Fowler was appointed Instructor (later Assistant Professor) of Astrophysics at Imperial College and worked there until his death. He was an expert in spectroscopy, being one of the first to determine that the temperature of sunspots was cooler than that of surrounding regions.

He was elected a Fellow of the Royal Society in 1910, when his citation read

"Associate of the Royal College of Science. Assistant Professor of Physics (Astrophysics Department) Imperial College and Technology, South Kensington. Distinguished for his contributions to Astronomical Physics by spectroscopic observations of eclipses, solar prominences, and sunspots, and by experimental researches bearing on their interpretation. Associated in observations of total eclipses of the sun with Sir Norman Lockyer in 1893, 1896, 1898, 1900, and (with Prof Callendar) in 1905. "

He was awarded their Royal Medal in 1918 and delivered their Bakerian Lectures in 1914 and 1924.

Fowler was president of the Royal Astronomical Society from 1919 to 1921 and died in Ealing, London in 1940.
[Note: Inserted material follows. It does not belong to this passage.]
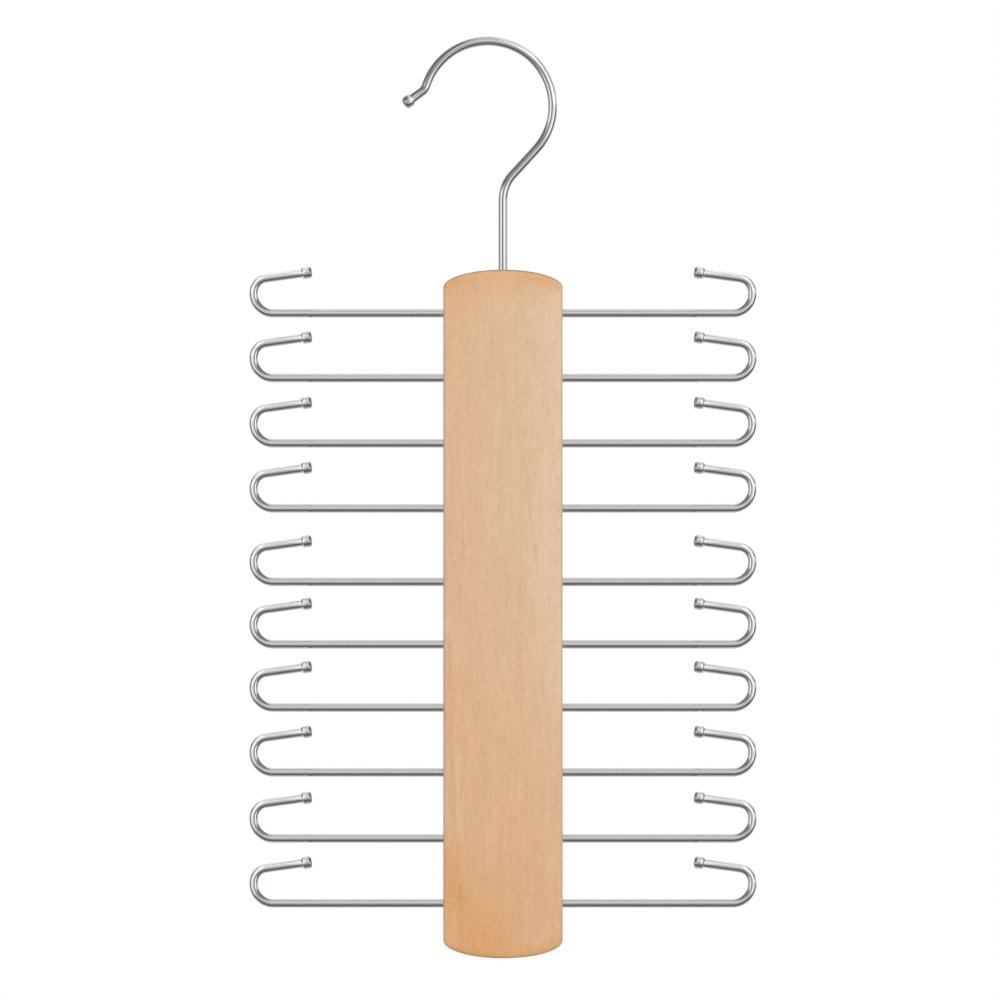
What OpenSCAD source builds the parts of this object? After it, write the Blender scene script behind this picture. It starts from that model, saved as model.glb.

Fowler at the Fourth Conference International Union for Cooperation in Solar Research at Mount Wilson Observatory, 1910

==Pickering-Fowler series==
In 1896, Edward Charles Pickering published observations of previously unknown lines in the spectra of the star Zeta Puppis, which he attributed to hydrogen. Fowler managed to reproduce these lines experimentally from a hydrogen-helium mixture in 1912, and agreed with Pickering's interpretation that they were previously unknown features in the spectrum of hydrogen. These lines became known as the Pickering-Fowler series and turned out to be of great significance in understanding the nature of the atom. Niels Bohr included a theoretical examination of these lines in his 'trilogy' on atomic structure and concluded that they had been wrongly attributed to hydrogen, arguing instead that they arose from ionised helium, He^{+}. Fowler was initially skeptical but was ultimately convinced that Bohr was correct, and by 1915 "spectroscopists had transferred [the Pickering-Fowler series] definitively [from hydrogen] to helium." Bohr's theoretical work on the series had demonstrated the need for "a re-examination of problems that seemed already to have been solved within classical theories" and provided important confirmation for his atomic theory.

==Honours==
Awards
- Valz Prize from the French Academy of Sciences (1913)
- Gold Medal of the Royal Astronomical Society (1915)
- Royal Medal (1918)
- Fellow of the Royal Society
- Henry Draper Medal from the National Academy of Sciences (1920)
- Bruce Medal (1934)
- Commander of the Most Excellent Order of the British Empire (1935)

Named after him
- The crater Fowler on the Moon (jointly with Ralph H. Fowler)

==Selected papers==
- The Spectra of Metallic Arcs in an Exhausted Globe (with H Page, (Proc Roy Soc, vol lxxii);
- Formulae for Spectrum Series (with H Shaw, Astrophys Journ, vols xviii, xxi);
- The Spectra of Antarian Stars in relation to the Fluted Spectrum of Titanium (Proc Roy Soc, vol lxxiii, 1904);
- Observations of the Spectra of Sunspots, Region C to D (Monthly Notices Roy Astron Soc, vol lxv, 1905);
- Spectroscopic Observations of the Great Sunspot (February, 1905) and Associated Prominences (ibid, vol lxv, 1905);
- Total Solar Eclipse, 1905, August 30 (with H L Callendar) (Proc Roy Soc, vol lxxvii, 1905);
- High Level Chromosperic Lines and their Behaviour in Sunspot Spectra (Monthly Notices Roy Astron Soc, vol lxvi, 1906);
- Observations and Discussion of the Spectra of Sunspots, Region B to E (Trans Internat Union Solar Research, vol i, 1906);
- Enhanced Lines of Iron in the Region F to C, and Note on Silicon in the Chromosphere (Monthly Notices, Roy Astron Soc vol lxvii, 1906);
- The Fluted Spectrum of Titanium Oxide (Proc Roy Soc, vol lxxx, 1907);
- The Origin of certain Bands in the Spectra of Sunspots (Monthly Notices, Roy Astron Soc, vol lxvii, 1907);
- Report of Committee on Sunspot Spectra (Trans Internat Union Solar Research, vol ii, 1908);
- The Spectrum of Scandium and its relation to Solar Spectra (Phil Trans, A, 1908);
- The Reproduction of Prismatic Spectrum Photographs on a Uniform Scale of Wave-lengths (Astrophys Journ, vol xxviii, 1908);
- Spectroscopic Comparison of o Ceti with Titanium Oxide (Monthly Notices, Roy Astron Soc, vol lxix, 1909).